## Raw data
┌──
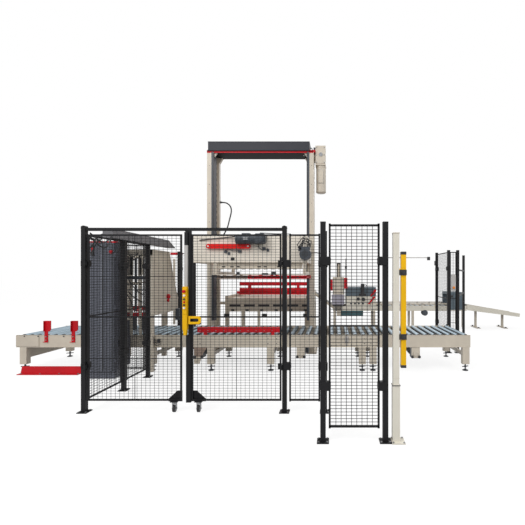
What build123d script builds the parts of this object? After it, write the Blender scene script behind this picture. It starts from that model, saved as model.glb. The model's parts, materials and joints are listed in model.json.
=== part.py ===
from build123d import *
import math
import os

os.makedirs("parts", exist_ok=True)

# Sizes in millimetres. X runs along the pallet line, Y away from the front gates, Z up from the floor.

# Pallet conveyor
line_left = -5650
line_right = 2250
line_front = -1455
line_width = 1180
beam_top = 626
beam_height = 214
beam_plate = 8
beam_lip = 30
stack_start = -2390
bridge_start = -1090
discharge_start = 465
roller_radius = 42
run_gap = 0.3
roller_pitch = 138
roller_top = 636
leg_width = 120
leg_depth = 90
foot_height = 117
foot_radius = 42

# Portal
column_width = 95
column_depth = 457
column_height = 4290
left_column_x = -2820
right_column_x = -645
column_front = -37
rail_width = 55
rail_depth = 170
flange = 52
header_height = 180
header_plate = 40

# Stacking head
head_left = -2740
head_right = -600
head_front = -1285
head_low = 1893
head_high = 2380
head_plate = 12
door_low = 1600
door_thick = 62
door_gap = 6

# Fence
fence_front = -3352
near_front = -4140
fence_left = -3170
post_size = 54
post_height = 2200
gate_post_height = 2260
panel_low = 138
panel_high = 2166
frame_tube = 20
bar_size = 6
mesh_columns = 2
mesh_rows = 4
left_gate_width = 1150
right_gate_width = 1096
wheel_radius = 43

# Bag line
bag_front = 3500
bag_width = 660
bag_top = 720
bag_left = -140
bag_right = 4000
infeed_right = 5650
row_table_top = 1135
row_apron = 295
press_left = 260
press_right = 1190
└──
## The request
Exactly as they appear, please write out the lines from the opening of the listing above down to the line containing "# Sizes in millimetres.", with both end lines included.

## Reply to the task
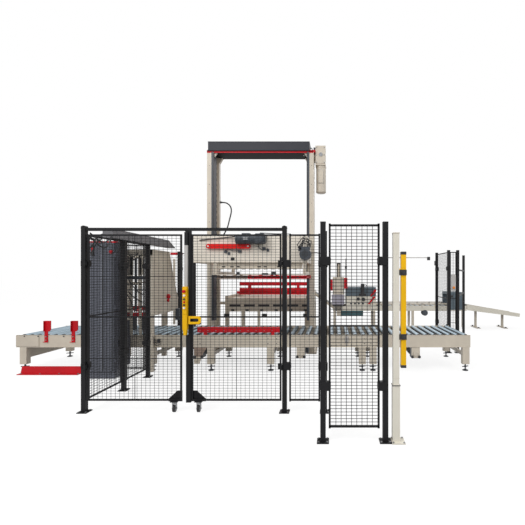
What build123d script builds the parts of this object? After it, write the Blender scene script behind this picture. It starts from that model, saved as model.glb. The model's parts, materials and joints are listed in model.json.
=== part.py ===
from build123d import *
import math
import os

os.makedirs("parts", exist_ok=True)

# Sizes in millimetres. X runs along the pallet line, Y away from the front gates, Z up from the floor.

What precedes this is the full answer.